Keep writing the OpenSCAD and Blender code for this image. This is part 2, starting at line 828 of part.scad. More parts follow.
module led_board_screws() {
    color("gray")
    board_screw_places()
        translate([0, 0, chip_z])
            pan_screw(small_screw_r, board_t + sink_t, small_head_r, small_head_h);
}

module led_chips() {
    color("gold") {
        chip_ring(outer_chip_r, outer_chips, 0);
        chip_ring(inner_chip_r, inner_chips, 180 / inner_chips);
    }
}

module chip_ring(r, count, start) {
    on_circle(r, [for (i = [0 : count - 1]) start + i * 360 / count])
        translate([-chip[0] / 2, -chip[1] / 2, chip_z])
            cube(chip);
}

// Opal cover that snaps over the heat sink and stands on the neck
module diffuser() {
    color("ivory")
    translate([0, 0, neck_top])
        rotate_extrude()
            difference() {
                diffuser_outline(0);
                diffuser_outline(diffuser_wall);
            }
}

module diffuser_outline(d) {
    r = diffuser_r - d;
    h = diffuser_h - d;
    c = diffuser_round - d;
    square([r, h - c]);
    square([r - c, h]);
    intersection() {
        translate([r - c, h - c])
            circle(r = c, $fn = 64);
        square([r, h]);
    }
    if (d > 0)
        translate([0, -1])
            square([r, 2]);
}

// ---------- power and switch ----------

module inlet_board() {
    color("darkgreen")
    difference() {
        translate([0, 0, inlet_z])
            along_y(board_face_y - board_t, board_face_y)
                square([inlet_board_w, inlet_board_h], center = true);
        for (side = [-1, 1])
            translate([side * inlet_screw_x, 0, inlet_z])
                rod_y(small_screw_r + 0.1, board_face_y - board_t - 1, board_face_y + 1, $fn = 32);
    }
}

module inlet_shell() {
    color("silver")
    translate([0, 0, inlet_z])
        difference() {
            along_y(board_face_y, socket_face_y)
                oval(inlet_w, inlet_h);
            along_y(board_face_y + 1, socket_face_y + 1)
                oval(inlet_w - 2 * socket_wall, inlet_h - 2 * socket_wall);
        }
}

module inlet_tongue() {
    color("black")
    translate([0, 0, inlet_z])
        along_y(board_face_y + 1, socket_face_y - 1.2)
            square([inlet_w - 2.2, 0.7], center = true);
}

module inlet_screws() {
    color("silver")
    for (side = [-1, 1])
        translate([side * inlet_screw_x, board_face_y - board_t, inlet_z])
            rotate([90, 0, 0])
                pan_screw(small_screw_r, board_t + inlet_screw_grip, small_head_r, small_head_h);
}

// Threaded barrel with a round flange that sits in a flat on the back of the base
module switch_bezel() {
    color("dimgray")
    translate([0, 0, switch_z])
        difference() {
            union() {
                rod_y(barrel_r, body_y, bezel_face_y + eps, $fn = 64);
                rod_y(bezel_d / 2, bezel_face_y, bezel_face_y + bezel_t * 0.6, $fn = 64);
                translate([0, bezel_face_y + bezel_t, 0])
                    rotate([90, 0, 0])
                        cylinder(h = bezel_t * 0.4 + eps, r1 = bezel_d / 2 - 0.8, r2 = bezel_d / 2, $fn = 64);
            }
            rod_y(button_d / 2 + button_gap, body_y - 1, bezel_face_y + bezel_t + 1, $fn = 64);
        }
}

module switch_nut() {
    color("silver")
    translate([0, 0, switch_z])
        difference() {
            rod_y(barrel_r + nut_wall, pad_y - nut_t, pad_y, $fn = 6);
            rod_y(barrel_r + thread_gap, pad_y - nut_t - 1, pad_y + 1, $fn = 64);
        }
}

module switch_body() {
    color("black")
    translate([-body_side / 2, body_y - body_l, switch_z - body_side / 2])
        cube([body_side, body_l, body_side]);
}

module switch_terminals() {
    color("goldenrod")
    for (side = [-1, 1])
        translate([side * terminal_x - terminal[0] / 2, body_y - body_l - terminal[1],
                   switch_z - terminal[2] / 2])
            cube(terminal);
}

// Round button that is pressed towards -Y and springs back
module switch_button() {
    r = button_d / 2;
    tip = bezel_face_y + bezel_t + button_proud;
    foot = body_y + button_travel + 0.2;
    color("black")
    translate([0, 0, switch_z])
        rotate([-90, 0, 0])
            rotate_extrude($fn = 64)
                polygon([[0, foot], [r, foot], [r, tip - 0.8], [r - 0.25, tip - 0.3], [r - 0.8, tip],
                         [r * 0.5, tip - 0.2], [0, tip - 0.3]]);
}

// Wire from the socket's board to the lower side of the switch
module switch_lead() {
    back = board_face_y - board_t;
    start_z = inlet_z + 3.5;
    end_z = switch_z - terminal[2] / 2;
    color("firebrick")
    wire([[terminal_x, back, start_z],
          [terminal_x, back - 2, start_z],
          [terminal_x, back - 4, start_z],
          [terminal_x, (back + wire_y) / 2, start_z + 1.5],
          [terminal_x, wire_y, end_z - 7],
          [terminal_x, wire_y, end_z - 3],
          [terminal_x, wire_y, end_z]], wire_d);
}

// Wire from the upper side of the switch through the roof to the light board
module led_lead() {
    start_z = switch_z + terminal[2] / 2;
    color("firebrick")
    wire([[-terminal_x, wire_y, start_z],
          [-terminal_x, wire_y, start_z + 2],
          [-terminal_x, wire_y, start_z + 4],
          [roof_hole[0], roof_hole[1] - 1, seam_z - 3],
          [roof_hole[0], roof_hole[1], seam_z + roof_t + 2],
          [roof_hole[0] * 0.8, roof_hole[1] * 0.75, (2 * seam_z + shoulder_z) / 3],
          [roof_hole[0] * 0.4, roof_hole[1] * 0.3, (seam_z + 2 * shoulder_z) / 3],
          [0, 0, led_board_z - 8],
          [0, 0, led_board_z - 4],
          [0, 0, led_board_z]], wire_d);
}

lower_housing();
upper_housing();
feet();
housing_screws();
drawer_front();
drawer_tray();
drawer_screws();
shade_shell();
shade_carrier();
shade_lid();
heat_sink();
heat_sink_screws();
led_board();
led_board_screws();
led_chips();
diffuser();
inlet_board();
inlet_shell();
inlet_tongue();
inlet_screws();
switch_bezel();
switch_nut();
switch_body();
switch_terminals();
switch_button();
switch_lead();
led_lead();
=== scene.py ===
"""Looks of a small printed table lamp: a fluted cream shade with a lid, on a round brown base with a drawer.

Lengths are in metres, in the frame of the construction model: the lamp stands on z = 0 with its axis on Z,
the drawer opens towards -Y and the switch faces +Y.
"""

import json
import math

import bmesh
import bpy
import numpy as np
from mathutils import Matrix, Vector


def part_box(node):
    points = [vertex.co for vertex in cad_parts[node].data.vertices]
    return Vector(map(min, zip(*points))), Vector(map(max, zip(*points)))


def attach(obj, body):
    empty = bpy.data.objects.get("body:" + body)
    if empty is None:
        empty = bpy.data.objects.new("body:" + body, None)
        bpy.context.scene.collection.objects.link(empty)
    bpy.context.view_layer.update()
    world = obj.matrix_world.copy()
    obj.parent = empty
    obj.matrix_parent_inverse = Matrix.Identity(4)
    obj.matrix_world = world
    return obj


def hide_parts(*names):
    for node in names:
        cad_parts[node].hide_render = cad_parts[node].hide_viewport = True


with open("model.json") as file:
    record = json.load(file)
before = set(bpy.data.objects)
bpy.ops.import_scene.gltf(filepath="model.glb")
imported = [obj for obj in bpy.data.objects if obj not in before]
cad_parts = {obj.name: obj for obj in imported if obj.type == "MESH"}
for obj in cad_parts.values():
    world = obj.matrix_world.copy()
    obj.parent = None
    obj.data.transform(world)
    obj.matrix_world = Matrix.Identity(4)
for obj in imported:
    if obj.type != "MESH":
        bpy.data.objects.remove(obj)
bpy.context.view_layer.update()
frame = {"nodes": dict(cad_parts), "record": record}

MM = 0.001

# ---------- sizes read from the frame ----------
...
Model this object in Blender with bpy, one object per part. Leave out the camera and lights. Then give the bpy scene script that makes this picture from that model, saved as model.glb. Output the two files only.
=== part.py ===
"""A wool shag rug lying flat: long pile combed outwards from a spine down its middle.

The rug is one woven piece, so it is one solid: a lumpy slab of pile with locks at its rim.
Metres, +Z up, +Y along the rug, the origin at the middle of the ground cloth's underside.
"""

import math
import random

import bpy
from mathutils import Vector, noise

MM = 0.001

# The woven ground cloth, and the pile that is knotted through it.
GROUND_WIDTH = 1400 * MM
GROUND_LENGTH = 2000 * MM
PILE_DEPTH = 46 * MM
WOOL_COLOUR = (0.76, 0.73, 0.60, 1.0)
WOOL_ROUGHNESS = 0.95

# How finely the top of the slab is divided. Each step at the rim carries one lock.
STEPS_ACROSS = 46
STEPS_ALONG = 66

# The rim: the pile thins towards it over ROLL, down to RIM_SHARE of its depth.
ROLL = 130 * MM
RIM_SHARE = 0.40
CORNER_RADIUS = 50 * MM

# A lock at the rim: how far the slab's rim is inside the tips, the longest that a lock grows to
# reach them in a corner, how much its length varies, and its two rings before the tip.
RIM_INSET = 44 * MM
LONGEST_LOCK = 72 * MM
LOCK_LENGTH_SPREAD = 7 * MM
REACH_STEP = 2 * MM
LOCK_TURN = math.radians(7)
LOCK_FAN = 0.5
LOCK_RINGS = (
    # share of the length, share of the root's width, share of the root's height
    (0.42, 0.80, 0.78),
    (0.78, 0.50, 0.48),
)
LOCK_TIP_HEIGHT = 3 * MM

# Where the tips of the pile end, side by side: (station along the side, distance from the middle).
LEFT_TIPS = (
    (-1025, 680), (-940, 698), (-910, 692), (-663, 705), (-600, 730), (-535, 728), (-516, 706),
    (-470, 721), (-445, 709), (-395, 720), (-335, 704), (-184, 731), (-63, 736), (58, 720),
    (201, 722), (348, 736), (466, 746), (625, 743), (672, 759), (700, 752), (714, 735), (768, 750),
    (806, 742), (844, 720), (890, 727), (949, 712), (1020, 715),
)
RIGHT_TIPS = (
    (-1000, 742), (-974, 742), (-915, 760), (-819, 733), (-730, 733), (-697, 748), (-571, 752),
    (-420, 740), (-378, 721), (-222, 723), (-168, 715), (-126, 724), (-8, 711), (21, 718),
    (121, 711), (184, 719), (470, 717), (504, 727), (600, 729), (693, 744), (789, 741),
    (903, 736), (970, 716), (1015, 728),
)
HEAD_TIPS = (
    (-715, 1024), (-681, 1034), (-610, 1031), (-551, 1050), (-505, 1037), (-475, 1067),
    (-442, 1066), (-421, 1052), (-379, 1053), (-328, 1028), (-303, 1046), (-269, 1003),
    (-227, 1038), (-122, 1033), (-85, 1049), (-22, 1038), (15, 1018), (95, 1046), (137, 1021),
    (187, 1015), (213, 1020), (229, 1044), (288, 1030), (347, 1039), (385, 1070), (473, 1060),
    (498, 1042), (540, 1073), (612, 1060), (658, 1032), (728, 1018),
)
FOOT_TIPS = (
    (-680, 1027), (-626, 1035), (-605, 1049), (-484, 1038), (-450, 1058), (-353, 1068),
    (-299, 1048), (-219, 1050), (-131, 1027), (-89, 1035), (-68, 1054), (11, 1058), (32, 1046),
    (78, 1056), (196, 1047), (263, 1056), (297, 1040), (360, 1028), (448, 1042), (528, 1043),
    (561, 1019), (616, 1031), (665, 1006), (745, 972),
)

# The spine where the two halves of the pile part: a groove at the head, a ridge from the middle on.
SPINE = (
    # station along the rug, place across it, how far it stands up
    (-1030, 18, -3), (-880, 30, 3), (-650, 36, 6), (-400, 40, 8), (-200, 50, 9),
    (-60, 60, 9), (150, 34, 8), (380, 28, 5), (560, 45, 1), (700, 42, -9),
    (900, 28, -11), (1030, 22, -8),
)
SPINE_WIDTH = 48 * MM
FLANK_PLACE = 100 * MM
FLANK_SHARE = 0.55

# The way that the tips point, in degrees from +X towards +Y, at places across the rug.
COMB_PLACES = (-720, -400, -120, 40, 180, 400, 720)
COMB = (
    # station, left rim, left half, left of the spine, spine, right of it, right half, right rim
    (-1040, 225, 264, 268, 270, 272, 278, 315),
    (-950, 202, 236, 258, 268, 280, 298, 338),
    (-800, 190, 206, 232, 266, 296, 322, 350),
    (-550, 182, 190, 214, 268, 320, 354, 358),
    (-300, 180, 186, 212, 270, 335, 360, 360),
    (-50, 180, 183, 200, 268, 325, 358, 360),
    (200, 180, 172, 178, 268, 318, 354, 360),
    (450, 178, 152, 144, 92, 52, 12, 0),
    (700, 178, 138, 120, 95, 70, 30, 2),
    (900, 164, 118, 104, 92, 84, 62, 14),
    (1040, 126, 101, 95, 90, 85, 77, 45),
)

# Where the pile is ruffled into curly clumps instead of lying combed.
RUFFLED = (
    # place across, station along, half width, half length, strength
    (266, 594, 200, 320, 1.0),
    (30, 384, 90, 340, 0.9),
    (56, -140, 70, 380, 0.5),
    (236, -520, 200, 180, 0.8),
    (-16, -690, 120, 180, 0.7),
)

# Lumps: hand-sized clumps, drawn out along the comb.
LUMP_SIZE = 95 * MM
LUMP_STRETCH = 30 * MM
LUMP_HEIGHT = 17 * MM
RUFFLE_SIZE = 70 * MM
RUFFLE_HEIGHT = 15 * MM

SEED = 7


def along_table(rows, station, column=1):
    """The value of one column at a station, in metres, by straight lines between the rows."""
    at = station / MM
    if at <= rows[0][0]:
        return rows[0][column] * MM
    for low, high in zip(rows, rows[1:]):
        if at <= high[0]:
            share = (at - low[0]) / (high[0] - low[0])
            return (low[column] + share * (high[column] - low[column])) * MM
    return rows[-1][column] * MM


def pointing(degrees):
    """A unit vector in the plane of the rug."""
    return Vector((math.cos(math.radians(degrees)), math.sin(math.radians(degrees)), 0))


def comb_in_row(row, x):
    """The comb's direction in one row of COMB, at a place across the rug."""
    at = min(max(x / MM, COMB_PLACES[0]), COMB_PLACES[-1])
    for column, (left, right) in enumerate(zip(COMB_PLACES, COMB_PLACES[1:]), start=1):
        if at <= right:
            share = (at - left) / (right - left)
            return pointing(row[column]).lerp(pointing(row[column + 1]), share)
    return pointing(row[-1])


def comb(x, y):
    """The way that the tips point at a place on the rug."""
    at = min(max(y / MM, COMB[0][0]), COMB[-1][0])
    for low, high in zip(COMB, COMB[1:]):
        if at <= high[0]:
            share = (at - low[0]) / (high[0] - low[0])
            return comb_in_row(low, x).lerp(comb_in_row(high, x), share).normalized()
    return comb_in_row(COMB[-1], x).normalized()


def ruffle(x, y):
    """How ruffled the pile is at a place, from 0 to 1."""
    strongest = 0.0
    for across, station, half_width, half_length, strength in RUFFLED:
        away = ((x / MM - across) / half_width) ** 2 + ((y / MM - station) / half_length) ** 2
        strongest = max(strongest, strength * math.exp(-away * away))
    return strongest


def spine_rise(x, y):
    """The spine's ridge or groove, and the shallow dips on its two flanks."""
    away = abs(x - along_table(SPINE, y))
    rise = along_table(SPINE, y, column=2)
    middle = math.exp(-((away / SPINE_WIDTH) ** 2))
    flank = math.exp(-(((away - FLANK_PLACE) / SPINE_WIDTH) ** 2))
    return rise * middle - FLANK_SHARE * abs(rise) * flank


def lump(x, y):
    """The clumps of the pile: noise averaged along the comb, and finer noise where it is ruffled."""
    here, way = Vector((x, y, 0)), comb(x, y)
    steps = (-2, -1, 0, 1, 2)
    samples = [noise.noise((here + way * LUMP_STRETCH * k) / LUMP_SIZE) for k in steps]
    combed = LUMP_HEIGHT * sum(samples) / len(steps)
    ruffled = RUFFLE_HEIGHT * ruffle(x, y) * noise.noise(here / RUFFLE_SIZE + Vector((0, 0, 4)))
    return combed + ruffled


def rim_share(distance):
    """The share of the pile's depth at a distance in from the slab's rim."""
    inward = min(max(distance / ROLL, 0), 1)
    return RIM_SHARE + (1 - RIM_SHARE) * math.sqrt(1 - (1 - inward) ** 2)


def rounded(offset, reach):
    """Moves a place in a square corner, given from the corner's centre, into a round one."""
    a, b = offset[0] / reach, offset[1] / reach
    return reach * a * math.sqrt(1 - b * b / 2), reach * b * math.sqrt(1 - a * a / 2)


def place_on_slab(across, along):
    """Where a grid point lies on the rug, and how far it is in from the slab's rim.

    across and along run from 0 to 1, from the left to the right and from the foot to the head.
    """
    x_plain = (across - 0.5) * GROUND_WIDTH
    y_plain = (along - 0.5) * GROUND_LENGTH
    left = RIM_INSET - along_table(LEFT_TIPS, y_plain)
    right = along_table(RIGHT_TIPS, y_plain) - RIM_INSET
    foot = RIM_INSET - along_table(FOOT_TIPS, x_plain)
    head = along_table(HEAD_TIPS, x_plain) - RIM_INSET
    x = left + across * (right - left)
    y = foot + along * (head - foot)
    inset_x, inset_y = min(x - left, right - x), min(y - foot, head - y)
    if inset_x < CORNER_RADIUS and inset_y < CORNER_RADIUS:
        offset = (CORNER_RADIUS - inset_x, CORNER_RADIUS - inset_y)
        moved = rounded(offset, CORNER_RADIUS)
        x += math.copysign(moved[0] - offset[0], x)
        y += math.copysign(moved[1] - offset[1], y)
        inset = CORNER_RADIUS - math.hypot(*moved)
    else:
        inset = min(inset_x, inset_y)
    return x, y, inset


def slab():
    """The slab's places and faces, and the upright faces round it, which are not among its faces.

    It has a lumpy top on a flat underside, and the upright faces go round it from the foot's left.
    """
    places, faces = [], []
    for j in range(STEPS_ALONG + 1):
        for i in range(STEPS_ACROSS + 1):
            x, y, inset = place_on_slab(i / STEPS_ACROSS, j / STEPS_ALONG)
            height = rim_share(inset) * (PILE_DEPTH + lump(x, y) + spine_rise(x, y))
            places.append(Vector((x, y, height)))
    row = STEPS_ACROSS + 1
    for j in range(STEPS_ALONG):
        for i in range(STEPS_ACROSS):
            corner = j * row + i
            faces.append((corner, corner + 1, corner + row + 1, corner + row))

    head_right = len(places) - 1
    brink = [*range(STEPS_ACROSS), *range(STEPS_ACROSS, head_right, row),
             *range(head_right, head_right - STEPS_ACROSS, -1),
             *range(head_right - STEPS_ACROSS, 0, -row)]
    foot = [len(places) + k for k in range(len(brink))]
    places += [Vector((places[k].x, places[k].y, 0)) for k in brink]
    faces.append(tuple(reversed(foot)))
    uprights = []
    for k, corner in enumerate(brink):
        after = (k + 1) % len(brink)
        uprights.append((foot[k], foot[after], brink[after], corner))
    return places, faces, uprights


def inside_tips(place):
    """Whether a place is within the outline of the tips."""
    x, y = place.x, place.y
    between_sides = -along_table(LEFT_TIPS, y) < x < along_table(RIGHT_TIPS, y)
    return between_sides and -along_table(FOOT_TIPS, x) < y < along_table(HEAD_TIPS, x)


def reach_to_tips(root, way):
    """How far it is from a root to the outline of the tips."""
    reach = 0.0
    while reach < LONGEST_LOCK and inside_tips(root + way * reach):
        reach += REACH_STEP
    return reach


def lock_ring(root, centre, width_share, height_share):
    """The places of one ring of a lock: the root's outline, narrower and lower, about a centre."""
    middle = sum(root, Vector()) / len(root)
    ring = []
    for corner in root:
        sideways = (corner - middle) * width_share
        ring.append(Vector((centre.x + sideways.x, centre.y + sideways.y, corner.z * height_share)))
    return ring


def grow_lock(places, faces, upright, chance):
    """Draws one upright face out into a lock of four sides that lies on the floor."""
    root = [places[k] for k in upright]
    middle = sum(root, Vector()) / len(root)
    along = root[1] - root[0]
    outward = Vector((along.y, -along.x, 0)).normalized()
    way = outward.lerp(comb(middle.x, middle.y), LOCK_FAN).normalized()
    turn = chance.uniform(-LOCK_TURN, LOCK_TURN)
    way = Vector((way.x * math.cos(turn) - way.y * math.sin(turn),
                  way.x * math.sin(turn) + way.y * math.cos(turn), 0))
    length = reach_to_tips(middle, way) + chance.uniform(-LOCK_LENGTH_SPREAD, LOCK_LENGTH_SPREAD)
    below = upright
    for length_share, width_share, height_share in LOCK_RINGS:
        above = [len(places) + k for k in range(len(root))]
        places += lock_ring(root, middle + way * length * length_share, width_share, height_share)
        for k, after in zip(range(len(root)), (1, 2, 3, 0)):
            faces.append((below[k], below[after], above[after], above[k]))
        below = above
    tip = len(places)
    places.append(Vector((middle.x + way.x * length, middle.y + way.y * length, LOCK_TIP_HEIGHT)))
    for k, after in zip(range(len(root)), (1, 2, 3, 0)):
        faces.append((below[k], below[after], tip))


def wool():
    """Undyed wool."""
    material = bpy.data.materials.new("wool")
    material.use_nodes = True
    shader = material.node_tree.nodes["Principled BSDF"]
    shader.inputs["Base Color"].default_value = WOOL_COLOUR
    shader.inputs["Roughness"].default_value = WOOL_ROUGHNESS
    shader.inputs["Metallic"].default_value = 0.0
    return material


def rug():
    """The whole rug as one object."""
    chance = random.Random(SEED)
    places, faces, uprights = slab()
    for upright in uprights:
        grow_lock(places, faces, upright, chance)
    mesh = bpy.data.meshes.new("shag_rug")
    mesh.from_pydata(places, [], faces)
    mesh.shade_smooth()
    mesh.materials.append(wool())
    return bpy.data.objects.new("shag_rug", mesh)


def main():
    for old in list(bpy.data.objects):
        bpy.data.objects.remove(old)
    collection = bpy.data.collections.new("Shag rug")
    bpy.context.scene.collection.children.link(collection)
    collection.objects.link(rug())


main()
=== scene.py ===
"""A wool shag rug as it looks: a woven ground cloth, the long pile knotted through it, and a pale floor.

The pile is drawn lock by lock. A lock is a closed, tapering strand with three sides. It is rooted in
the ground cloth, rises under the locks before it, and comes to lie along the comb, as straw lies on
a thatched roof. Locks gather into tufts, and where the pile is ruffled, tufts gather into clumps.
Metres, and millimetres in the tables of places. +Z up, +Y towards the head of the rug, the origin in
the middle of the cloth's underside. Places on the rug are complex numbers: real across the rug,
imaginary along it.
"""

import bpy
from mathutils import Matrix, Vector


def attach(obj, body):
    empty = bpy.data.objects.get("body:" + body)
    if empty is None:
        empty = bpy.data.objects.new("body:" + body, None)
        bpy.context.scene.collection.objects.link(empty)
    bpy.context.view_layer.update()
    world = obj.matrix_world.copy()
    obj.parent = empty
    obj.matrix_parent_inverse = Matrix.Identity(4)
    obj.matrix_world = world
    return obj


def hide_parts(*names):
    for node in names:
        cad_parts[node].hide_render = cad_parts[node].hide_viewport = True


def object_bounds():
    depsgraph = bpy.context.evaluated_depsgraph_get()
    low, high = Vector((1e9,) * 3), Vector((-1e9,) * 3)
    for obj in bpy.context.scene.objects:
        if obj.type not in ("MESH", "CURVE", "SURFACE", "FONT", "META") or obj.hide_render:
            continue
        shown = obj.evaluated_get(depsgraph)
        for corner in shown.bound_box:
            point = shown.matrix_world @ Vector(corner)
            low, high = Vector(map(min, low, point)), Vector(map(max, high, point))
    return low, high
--
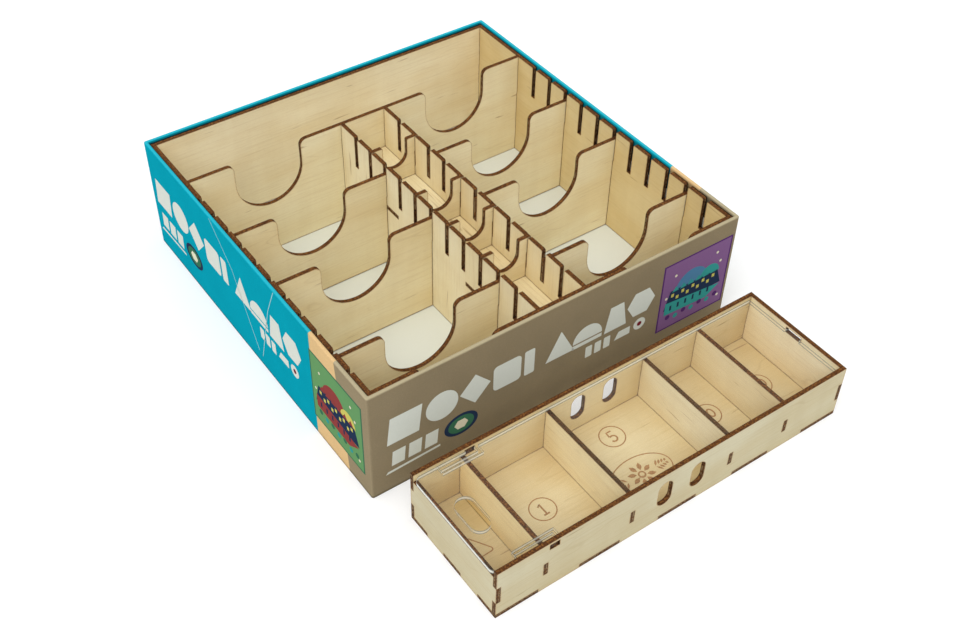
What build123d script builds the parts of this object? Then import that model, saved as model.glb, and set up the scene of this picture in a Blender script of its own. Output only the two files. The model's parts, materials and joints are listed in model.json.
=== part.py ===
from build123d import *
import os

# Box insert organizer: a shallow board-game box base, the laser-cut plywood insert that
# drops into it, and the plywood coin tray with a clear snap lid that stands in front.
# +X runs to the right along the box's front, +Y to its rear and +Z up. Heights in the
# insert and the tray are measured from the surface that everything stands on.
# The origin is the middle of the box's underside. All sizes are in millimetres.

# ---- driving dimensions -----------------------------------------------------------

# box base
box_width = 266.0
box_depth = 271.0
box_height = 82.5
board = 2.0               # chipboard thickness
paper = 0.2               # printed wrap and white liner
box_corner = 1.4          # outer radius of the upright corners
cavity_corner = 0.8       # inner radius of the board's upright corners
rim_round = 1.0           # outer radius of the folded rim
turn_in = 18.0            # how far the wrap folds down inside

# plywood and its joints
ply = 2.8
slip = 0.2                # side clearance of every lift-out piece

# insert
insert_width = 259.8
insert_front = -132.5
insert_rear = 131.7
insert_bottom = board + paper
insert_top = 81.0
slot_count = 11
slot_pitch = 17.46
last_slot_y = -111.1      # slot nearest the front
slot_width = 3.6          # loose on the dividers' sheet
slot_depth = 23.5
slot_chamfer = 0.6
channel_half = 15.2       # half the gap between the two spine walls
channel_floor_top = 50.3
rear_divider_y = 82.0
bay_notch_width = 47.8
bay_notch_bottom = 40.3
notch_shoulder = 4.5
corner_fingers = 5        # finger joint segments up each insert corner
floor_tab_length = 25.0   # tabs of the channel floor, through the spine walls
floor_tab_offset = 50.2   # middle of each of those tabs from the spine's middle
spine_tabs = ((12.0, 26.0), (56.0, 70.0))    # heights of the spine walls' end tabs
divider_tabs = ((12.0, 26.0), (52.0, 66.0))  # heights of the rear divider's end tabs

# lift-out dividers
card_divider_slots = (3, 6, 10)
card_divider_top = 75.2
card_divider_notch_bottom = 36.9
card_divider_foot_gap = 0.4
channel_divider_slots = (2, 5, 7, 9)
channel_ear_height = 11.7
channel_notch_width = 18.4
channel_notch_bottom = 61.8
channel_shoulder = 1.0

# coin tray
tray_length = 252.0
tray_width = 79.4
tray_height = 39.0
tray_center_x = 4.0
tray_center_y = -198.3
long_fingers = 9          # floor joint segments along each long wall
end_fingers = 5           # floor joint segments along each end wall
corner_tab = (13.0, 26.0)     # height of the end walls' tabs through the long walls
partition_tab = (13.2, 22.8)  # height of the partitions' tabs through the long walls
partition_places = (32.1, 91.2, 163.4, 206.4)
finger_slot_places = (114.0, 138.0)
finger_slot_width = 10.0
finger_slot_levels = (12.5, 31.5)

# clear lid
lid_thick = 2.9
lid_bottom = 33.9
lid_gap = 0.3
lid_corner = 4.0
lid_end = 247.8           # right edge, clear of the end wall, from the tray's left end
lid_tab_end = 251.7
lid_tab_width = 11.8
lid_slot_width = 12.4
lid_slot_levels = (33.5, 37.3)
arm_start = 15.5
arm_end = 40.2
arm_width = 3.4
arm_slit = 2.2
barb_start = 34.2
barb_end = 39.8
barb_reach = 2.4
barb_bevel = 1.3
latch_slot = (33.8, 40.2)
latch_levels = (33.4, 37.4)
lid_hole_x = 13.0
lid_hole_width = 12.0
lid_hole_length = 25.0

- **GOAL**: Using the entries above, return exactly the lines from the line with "lower_housing();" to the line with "before = set(bpy.data.objects)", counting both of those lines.

- **OUTPUT OF THE TASK**:
lower_housing();
upper_housing();
feet();
housing_screws();
drawer_front();
drawer_tray();
drawer_screws();
shade_shell();
shade_carrier();
shade_lid();
heat_sink();
heat_sink_screws();
led_board();
led_board_screws();
led_chips();
diffuser();
inlet_board();
inlet_shell();
inlet_tongue();
inlet_screws();
switch_bezel();
switch_nut();
switch_body();
switch_terminals();
switch_button();
switch_lead();
led_lead();
=== scene.py ===
"""Looks of a small printed table lamp: a fluted cream shade with a lid, on a round brown base with a drawer.

Lengths are in metres, in the frame of the construction model: the lamp stands on z = 0 with its axis on Z,
the drawer opens towards -Y and the switch faces +Y.
"""

import json
import math

import bmesh
import bpy
import numpy as np
from mathutils import Matrix, Vector


def part_box(node):
    points = [vertex.co for vertex in cad_parts[node].data.vertices]
    return Vector(map(min, zip(*points))), Vector(map(max, zip(*points)))


def attach(obj, body):
    empty = bpy.data.objects.get("body:" + body)
    if empty is None:
        empty = bpy.data.objects.new("body:" + body, None)
        bpy.context.scene.collection.objects.link(empty)
    bpy.context.view_layer.update()
    world = obj.matrix_world.copy()
    obj.parent = empty
    obj.matrix_parent_inverse = Matrix.Identity(4)
    obj.matrix_world = world
    return obj


def hide_parts(*names):
    for node in names:
        cad_parts[node].hide_render = cad_parts[node].hide_viewport = True


with open("model.json") as file:
    record = json.load(file)
before = set(bpy.data.objects)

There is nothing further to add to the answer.